Geçen cuma günü bir iki sağlık operasyon geçirdim. O günden düne kadar yayınlanan yazılarım arşivimde bulunan asla gündemini kaybetmeyecek türden yazılarımdandı.

Seçim günü yaklaştıkça seçimlerin sonucunu etkilemeye yönelik siyasi komplolar, iftiralar, kurşunlamalar vs. peşpeşe gündeme gelmeye başladı.
Türkiye yirmi yıldan fazla süredir, tartışmasız şekilde güçlü bir siyasal aktör olan Recep Tayyip Erdoğan tarafından yönetilmektedir.
Recep Tayyip Erdoğan devletin ve kamu düzeninin tek hâkimi ve mutlak otoritesidir.
Onun bilgisi haricinde ülkede bir yaprağın bile kıpırdaması olası değildir.

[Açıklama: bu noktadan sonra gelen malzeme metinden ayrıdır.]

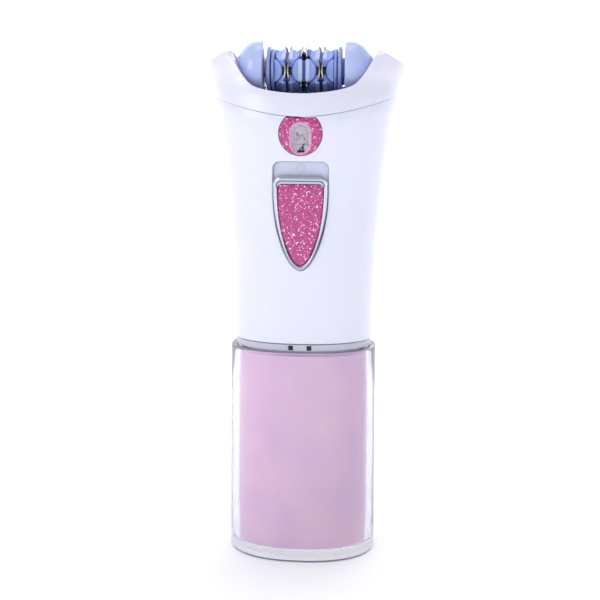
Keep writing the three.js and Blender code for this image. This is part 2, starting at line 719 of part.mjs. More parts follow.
// Bracket on top of the motor that holds the crown shaft and the idler pin.
function gearFrame() {
  const { plate, leftX, rightX, y, leftTop, rightTop } = FRAME;
  const bottom = MOTOR.top + CLEARANCE;
  const floor = box([leftX, rightX + plate], [-y, y], [bottom, bottom + plate]);
  const left = box([leftX, leftX + plate], [-y, y], [bottom, leftTop]);
  const right = box([rightX, rightX + plate], [-y, y], [bottom, rightTop]);
  return cut(join([floor, left, right]), [
    rod('z', MOTOR.boss + FIT, bottom - 1, bottom + 3, [0, 0, 0], 16),
    rod('x', CROWN.shaft + FIT, -FAR, FAR, [0, 0, CROWN_Z], 16),
    rod('x', IDLER_PIN.radius + FIT / 2, -FAR, FAR, [0, 0, IDLER_Z], 16),
  ]);
}

// ---------------------------------------------------------------- head

// Everything above the collar's rim: a sagging mouth between two sloping ear tops.
function mouthPrism() {
  const slope = (EAR.outerZ - EAR.innerZ) / (EAR.outerX - EAR.innerX);
  const sideX = 32;
  const sideZ = EAR.innerZ + slope * (sideX - EAR.innerX);
  const rim = [
    [MOUTH.shoulderX, MOUTH.shoulderZ], [MOUTH.kneeX, MOUTH.kneeZ], [0, MOUTH.centreZ],
    [-MOUTH.kneeX, MOUTH.kneeZ], [-MOUTH.shoulderX, MOUTH.shoulderZ], [-EAR.innerX, EAR.innerZ],
  ];
  const shape = new THREE.Shape();
  shape.moveTo(sideX, 3 * FAR);
  shape.lineTo(sideX, sideZ);
  shape.lineTo(EAR.innerX, EAR.innerZ);
  shape.splineThru(rim.map(([x, z]) => new THREE.Vector2(x, z)));
  shape.lineTo(-sideX, sideZ);
  shape.lineTo(-sideX, 3 * FAR);
  return prism(shape, 'y', -FAR, FAR, [0, 0, 0], 4);
}

// Everything under a long arch across the head, which rounds the ear tops from front to back.
function archPrism() {
  const { springZ, halfY, rise } = EAR_ARCH;
  const shape = new THREE.Shape();
  shape.moveTo(-FAR, 0);
  shape.lineTo(FAR, 0);
  shape.lineTo(FAR, springZ);
  shape.lineTo(halfY, springZ);
  shape.absellipse(0, springZ, halfY, rise, 0, Math.PI);
  shape.lineTo(-FAR, springZ);
  return prism(shape, 'x', -FAR, FAR, [0, 0, 0], 16);
}

function headCollar() {
  const outside = handleBody(0, SEAM.centre - 2, COLLAR_TOP, 7).intersect(archPrism());
  const inX = (z) => Math.min(outlineAt('x', z) - SHELL_WALL, EAR.innerX + 0.05);
  const inY = (z) => outlineAt('y', z) - SHELL_WALL;
  const narrow = [130.5, 134, 138, COLLAR_TOP + 1].map((z) => oval(inX(z), inY(z), z));
  const wideTop = 127.5;
  const wide = [SEAM.centre - 3, wideTop].map(
    (z) => oval(outlineAt('x', z) - SHELL_WALL, inY(z), z));
  const hollow = loft([...wide, ...narrow]);
  return cut(outside.intersect(aboveSeam(SEAM.gap)), [hollow, mouthPrism()]);
}

// Quarter-ellipse dome profile from its shoulder to its crown.
function domeProfile(radius, shoulder, crown) {
  const steps = 5;
  const points = [];
  for (let i = 0; i <= steps; i += 1) {
    const angle = (i / steps) * UP;
    const out = i === steps ? 0 : radius * Math.cos(angle);
    points.push([out, shoulder + (crown - shoulder) * Math.sin(angle)]);
  }
  return points;
}

// Right-hand cheek as a solid, with its faces moved inwards by an inset.
function cheekBody(inset, steps) {
  const { inner, crown, outer, radius, chamfer } = CHEEK;
  const face = inner + inset;
  const skin = [[0, face], [radius - inset - chamfer, face], [radius - inset, face + chamfer],
    ...domeProfile(radius - inset, crown + Math.max(inset, 0), outer - inset)];
  return turned(skin, 'x', [0, 0, DRUM_AXIS_Z], steps);
}

function headCheek(side) {
  const { inner, wall } = CHEEK;
  const centre = [0, 0, DRUM_AXIS_Z];
  const dome = cheekBody(0, 28).subtract(cheekBody(wall, 20));
  const slotBox = box(
    [CHEEK_SLOT.inner, CHEEK_SLOT.outer], [-CHEEK_SLOT.y, CHEEK_SLOT.y], [110, DRUM_AXIS_Z - 3]);
  const bushHole = rod('x', BUSH.outer + FIT, inner - wall, inner + 2 * wall, centre);
  const cheek = cut(dome, [slotBox, bushHole]);
  return side > 0 ? cheek : cheek.rotate([0, 0, 180]);
}

function drumBush(side) {
  const from = CHEEK.inner + FIT / 2;
  const bush = ring('x', BUSH.inner, BUSH.outer, from, from + BUSH.length, [0, 0, DRUM_AXIS_Z]);
  return side > 0 ? bush : bush.rotate([0, 0, 180]);
}

// Floor of the head: a trough under the drum and a ledge that reaches the collar all round.
function headTrough() {
  const { inner, outer, halfAngle, halfLength, ledgeX, ledgeY, ledge } = TROUGH;
  const shape = new THREE.Shape();
  shape.absarc(0, 0, outer, DOWN - halfAngle, DOWN + halfAngle);
  shape.absarc(0, 0, inner, DOWN + halfAngle, DOWN - halfAngle, true);
  const trough = prism(shape, 'x', -halfLength, halfLength, [0, 0, DRUM_AXIS_Z]);
  const ledgeZ = DRUM_AXIS_Z - outer * Math.cos(halfAngle);
  const plate = ovalBlock(ledgeX, ledgeY, ledgeZ, ledgeZ + ledge);
  const drumSpace = rod('x', inner, -halfLength, halfLength, [0, 0, DRUM_AXIS_Z]);
  const cheekSpace = cheekBody(-0.4, 28);
  const gearSpace = rod('x', IDLER_TIP + CLEARANCE, GEAR.x - GEAR.width, GEAR.x + GEAR.width,
    [0, 0, IDLER_Z]);
  const spaces = [drumSpace, gearSpace, cheekSpace, cheekSpace.rotate([0, 0, 180])];
  return cut(plate, spaces).add(trough);
}

// ---------------------------------------------------------------- drum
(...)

Bu nedenle Türkiye’de yaşanan olumlu ve olumsuz her olayın, devletin başarı veya başarısızlığının arkasındaki ana neden Recep Tayyip Erdoğan’dır.
İşte bu ahval ve şartlar altında Türkiye hayati öneme haiz bir seçime giriyor.

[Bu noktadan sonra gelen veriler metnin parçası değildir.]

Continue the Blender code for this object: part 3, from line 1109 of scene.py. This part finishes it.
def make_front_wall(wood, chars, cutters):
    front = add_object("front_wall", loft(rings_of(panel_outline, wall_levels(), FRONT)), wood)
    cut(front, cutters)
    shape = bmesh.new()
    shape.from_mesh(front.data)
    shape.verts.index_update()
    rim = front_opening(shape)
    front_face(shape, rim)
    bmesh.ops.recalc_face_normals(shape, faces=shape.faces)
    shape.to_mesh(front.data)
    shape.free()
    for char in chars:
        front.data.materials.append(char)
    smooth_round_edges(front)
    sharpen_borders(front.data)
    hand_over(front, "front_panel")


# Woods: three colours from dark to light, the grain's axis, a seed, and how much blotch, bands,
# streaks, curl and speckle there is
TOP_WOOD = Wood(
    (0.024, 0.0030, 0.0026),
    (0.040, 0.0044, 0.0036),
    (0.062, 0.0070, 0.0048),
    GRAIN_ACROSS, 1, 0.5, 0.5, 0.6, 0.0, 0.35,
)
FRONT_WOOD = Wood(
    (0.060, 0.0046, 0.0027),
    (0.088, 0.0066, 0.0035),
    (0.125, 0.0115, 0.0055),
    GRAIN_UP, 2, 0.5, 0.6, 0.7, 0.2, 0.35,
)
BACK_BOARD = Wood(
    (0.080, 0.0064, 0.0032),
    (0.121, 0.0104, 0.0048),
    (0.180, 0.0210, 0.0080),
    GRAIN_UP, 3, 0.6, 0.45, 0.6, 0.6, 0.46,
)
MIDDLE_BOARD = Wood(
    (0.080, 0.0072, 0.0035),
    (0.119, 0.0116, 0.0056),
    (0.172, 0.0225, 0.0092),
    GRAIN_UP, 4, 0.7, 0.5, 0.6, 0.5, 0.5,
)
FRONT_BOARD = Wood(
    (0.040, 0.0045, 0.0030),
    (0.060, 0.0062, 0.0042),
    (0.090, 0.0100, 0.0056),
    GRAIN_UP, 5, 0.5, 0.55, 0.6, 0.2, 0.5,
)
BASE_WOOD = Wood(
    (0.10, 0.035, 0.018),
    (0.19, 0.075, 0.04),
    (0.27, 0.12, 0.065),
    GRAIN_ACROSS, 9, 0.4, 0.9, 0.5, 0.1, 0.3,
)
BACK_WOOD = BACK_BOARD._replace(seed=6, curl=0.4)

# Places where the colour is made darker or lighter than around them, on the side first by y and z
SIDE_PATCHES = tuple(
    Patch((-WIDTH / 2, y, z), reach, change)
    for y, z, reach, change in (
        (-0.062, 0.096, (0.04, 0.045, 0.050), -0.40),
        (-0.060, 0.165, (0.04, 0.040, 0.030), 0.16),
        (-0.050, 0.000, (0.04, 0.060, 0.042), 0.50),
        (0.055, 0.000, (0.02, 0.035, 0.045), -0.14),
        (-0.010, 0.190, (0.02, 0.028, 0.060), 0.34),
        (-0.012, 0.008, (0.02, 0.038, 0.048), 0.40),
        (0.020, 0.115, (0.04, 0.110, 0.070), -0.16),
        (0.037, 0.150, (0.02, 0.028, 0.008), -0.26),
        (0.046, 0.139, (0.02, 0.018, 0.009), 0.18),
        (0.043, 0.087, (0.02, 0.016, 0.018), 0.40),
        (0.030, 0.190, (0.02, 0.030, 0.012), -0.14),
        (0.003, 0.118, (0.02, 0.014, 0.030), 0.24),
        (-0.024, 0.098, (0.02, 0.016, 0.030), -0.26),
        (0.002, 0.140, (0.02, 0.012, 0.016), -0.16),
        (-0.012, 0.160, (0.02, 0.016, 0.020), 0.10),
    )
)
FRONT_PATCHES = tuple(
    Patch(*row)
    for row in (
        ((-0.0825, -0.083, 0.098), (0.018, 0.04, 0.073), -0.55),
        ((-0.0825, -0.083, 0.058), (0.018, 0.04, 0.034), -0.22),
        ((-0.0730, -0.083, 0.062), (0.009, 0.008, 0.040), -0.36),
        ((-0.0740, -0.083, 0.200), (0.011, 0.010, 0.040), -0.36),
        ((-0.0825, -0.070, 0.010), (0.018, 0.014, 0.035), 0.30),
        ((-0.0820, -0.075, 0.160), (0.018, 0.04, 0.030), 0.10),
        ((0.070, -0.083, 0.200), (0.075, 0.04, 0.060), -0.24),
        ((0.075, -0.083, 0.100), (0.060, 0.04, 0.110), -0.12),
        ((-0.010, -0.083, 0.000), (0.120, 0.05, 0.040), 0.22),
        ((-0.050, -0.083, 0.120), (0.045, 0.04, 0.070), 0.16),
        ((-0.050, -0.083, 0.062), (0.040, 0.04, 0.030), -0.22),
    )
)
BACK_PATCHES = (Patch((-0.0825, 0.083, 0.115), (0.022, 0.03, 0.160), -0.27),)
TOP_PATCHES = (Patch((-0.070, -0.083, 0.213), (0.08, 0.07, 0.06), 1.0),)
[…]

Gerek yurtiçi ve gerekse yurtdışından Erdoğan destekçilerinin seçime direkt veya endirekt müdahalelerin olacağını beklemek hatalı bir düşünce tarzı olmayacaktır.
Yurtiçinde ve yurtdışından Erdoğan’ı kimler destekleye bilir sorusunun cevabı olasılıkla dilimizin ucundadır.

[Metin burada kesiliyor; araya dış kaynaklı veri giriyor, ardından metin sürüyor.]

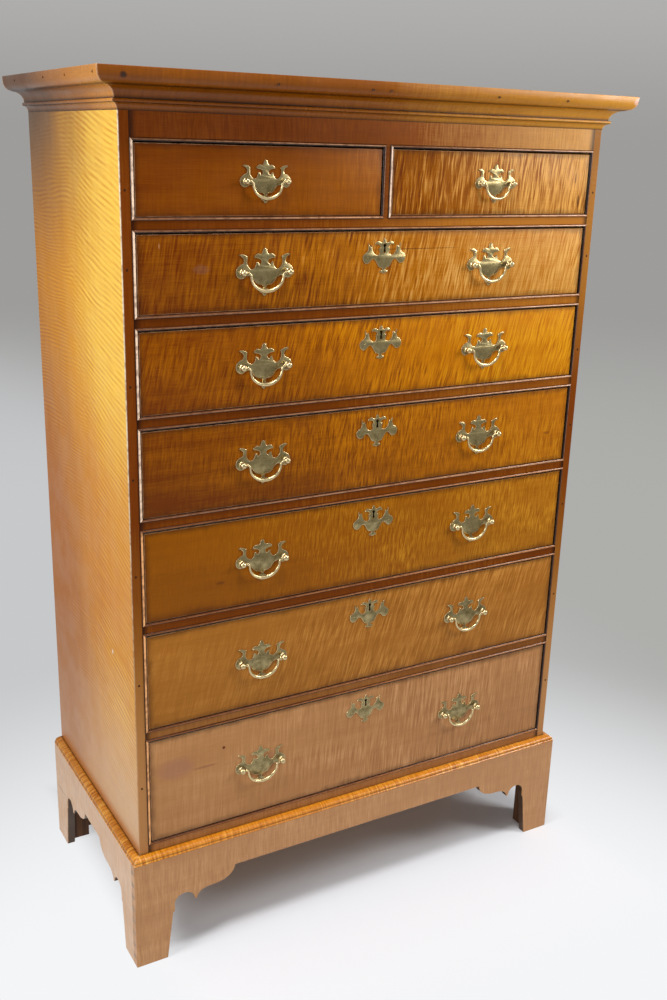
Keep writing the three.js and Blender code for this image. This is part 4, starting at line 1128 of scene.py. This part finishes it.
SHIELD_STROKES = [
    [(0, 0), (2.4, -2.6), (3.4, -6.2)],
    [(3.4, -6.2), (6.2, -7.6), (9.6, -5.6), (13.3, -5.0), (17.0, -7.0), (18.9, -10.0)],
    [(18.9, -10.0), (18.5, -11.1), (17.3, -10.8)],
    [(17.3, -10.8), (14.6, -9.8), (11.2, -10.6), (8.4, -12.8), (7.4, -15.4)],
    [(7.4, -15.4), (8.8, -15.8), (11.0, -16.6)],
    [(11.0, -16.6), (9.8, -20.2), (9.2, -24.4), (11.2, -27.2), (15.5, -27.6), (19.5, -25.4), (22.6, -21.0),
     (23.8, -16.5), (24.9, -12.4)],
    [(24.9, -12.4), (26.0, -11.5), (27.0, -12.5)],
    [(27.0, -12.5), (28.6, -13.8), (30.2, -9.4)],
    [(30.2, -9.4), (31.4, -8.2), (32.4, -9.4)],
    [(32.4, -9.4), (31.6, -13.6), (31.6, -18.6), (34.2, -22.6), (38.8, -25.4), (42.0, -30.5), (40.6, -36.8),
     (35.8, -41.0), (30.2, -40.6), (26.2, -36.6), (22.6, -33.6)],
    [(22.6, -33.6), (18.6, -34.8), (15.4, -39.0), (12.4, -44.0), (9.2, -47.8)],
    [(9.2, -47.8), (5.4, -48.2), (3.0, -50.0), (3.4, -52.6)],
    [(3.4, -52.6), (5.8, -52.6), (7.9, -54.6), (6.4, -56.8)],
    [(6.4, -56.8), (3.2, -56.6), (0, -58.6)],
]
MILLIMETRE = 0.001


def drawn(strokes, steps=4):
    """Whole outline from the strokes of its right half, in millimetres. A stroke runs through
    its points on cubics whose slope at a point is half the step between its neighbours, and
    strokes meet at corners. The left half is the mirror image."""
    t = np.linspace(0, 1, steps, endpoint=False)[None, :, None]
    curves = []
    for stroke in strokes:
        points = np.array(stroke, float)
        slope = np.gradient(points, axis=0)
        a, b, da, db = points[:-1, None], points[1:, None], slope[:-1, None], slope[1:, None]
        curve = ((2 * t ** 3 - 3 * t ** 2 + 1) * a + (t ** 3 - 2 * t ** 2 + t) * da
                 + (3 * t ** 2 - 2 * t ** 3) * b + (t ** 3 - t ** 2) * db)
        curves.append(curve.reshape(-1, 2))
    right = np.concatenate(curves)
    return np.concatenate([right, strokes[-1][-1:], right[:0:-1] * (-1, 1)]) * MILLIMETRE


def brass(name, seed, shades):
    """Aged brass: yellow metal that has gone olive and brown in patches, polished where the
    surface's values for polish say, with fine casting ripples."""
    material, shader, point = bare_material(name)
    clouds = field(point, 0.012, seed, 4.0)
    tone = field(point, 0.0016, seed + 2.0) * 0.35 + clouds * 0.65
    worn = laid_on(shader, "worn")
    feed(shader, {"Base Color": mixed(worn, ramped(tone, shades, 0.34, 0.66), POLISHED), "Metallic": 1.0,
                  "Roughness": worn * -0.12 + ease(tone, 0.35, 0.65, 0.46, 0.3),
                  "Normal": bumped(clouds, 0.0002, 0.35)})
    return material


def ball_post(share, x, z):
    """Cast post: a flared foot, a thin neck and a ball, turned about a line to the front, with
    its reach measured from the drawer front."""
    angle = np.radians(np.linspace(-66, 86, 15))
    ball = np.stack([BALL * np.cos(angle), REACH + BALL * np.sin(angle)], -1)
    foot = [(0.0044, PLATE_THICK * 0.5), (0.0044, PLATE_THICK + 0.0006), (0.0032, PLATE_THICK + 0.0014)]
    return turned(share * np.array([*foot, *ball, (POINT, REACH + BALL)]), (x, FLAT, z), sides=28)


def bail(share, x, z):
    """Swinging bail: from the left pin round to the right one, each a straight pin in its post, a
    quarter turn down, and between them half an ellipse. The bar swells from the arms to the
    middle of the grip. A collar sits on each arm beside its post."""
    drop = np.radians(np.linspace(0, 180, 49))
    turn = np.radians(np.linspace(0, 90, 9))[:-1]
    turn_x = ARM + BEND - BEND * np.sin(turn)
    turn_z = -BEND + BEND * np.cos(turn)
    turn_thick = PIN_RADIUS + (ARM_RADIUS - PIN_RADIUS) * np.sin(turn)
    thick = ARM_RADIUS + (GRIP_RADIUS - ARM_RADIUS) * np.sin(drop) ** 2
    pin = POSTS + BALL / 2
    xs = np.concatenate([[pin], turn_x, ARM * np.cos(drop), -turn_x[::-1], [-pin]])
    zs = np.concatenate([[0], turn_z, -BEND - (DROP - BEND) * np.sin(drop), turn_z[::-1], [0]])
    radii = np.concatenate([[PIN_RADIUS], turn_thick, thick, turn_thick[::-1], [PIN_RADIUS]])
    path = np.stack([xs, 0 * xs, zs], -1)
    heading = np.gradient(path, axis=0)
    across = np.cross(heading / np.linalg.norm(heading, axis=1)[:, None], (0, 1, 0))
    angle = np.linspace(0, 2 * np.pi, 16, endpoint=False)[None, :, None]
    circle = np.cos(angle) * across[:, None] + np.sin(angle) * np.array([0, 1, 0])
    rings = path[:, None] + radii[:, None, None] * circle
    place = np.array([x, FLAT - share * REACH, z])
    collar = share * np.array([(PIN_RADIUS, -0.0016), (0.0024, -0.0013), (0.0027, 0), (0.0024, 0.0013),
                               (PIN_RADIUS, 0.0016)])
    return [skin(share * rings + place)] + [
        turned(collar, place + (share * side * (ARM + BEND * 0.72), 0, 0), 0, 1, 16) for side in (-1, 1)]


large_plate = drawn(PLATE_STROKES)
shield = drawn(SHIELD_STROKES)
shield_pin = [(0.0014, -0.0004), (0.0014, 0.0003), (0.0009, 0.0008), (POINT, 0.001)]
for order, row in enumerate(ROWS):
    body = f"drawer_{row}"
    low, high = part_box(f"drawer_front_{row}")
    small = row.startswith("row1")
    share = SMALL_SHARE if small else 1.0
    for side in ("",) if small else ("_left", "_right"):
        pull = row + side
        plate_low, plate_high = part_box(f"pull_plate_{pull}")
        x, z = (plate_low.x + plate_high.x) / 2, (low.z + high.z) / 2
        seed = 3.0 * order + len(side)
        outline = share * large_plate + (x, z)
        finish = brass(f"plate_brass_{pull}", seed, PLATE_BRASS)
        rings = eased(outline, FLAT, FLAT - PLATE_THICK, share * PLATE_BEVEL, 2)
        piece(f"plate_{pull}", [skin(rings)], finish, body, "aged_brass", [f"pull_plate_{pull}"],
              fold=24, worn=np.repeat(PLATE_WEAR, len(outline)))
        piece(f"posts_{pull}", [ball_post(share, x + sign * share * POSTS, z) for sign in (-1, 1)], finish,
              body, "aged_brass", fold=40, worn=[0.45])
        piece(f"swing_bail_{pull}", bail(share, x, z), brass(f"bail_brass_{pull}", seed + 1, BAIL_BRASS),
              f"bail_{pull}", "aged_brass", [f"bail_{pull}"], fold=40, worn=[0.5])
    if small:
        continue
    middle, key_z = (low.x + high.x) / 2, high.z - KEY_DROP
    shield_face = FLAT - SHIELD_THICK
    outline = shield + (middle, key_z + KEY_BELOW_TIP)
    hole = keyhole(middle, key_z)
    finish = brass(f"escutcheon_brass_{row}", 50.0 + order, PLATE_BRASS)
    piece(f"escutcheon_{row}", [
        pierced(eased(outline, FLAT, shield_face, PLATE_BEVEL, 2), copies(hole, 1, (FLAT, shield_face))),
    ], finish, body, "aged_brass", fold=24,
        worn=np.append(np.repeat(PLATE_WEAR, len(outline)), np.zeros(2 * len(hole))))
    piece(f"escutcheon_pins_{row}", [
        turned(shield_pin, (middle + dx, shield_face, key_z + KEY_BELOW_TIP + PIN_PLACE[1]), sides=12)
        for dx in (-PIN_PLACE[0], PIN_PLACE[0])
    ], finish, body, "aged_brass", fold=60)

low, high = cad_box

AKP iktidarı sayesinde devlet olanaklarından sürekli veya süresiz nemalanan iş dünyasından kimi  insanlar.
AKP iktidarı sayesinde makam ve memuriyet elde edenler.
AKP iktidarı sayesinde güçlü hale gelen basın dünyasının patronaj ve kalemşorları.
AKP sayesinde devlet içinde ve dışında örgütlenen veya çöreklenen kimi cemaat ve tarikat erbaplarıdır.
Recep Tayyip Erdoğan’ın izlediği iç ve dış politikalarına bakarak kendi stratejik geliştiren dış aktörler.
Türkiye’ye üzerine gelecek planlaması olan uluslararası güç odakları ile Türk halkının tercihleri arasında bir rekabet olmasa da uluslararası güçlerin Türk halkının seçme iradesine müdahil olma gayretlerinin olacağını göz ardı edemeyiz.
Tüm gücümüzle hangi partiye mensup olmaların bakılmaksızın ahlaklı ve dürüst siyasetçilerin siyasette yol almalarını desteklemeliyiz.
Muhalefet partileri özgün projeleri ile halka oluşmanın yollarını bulmak zorundadır.
Bu günlerde iftira, ifşa ve komplolara karşı doğruyu eğriden ayırmak yargıya ve halkın iradesine bağlıdır.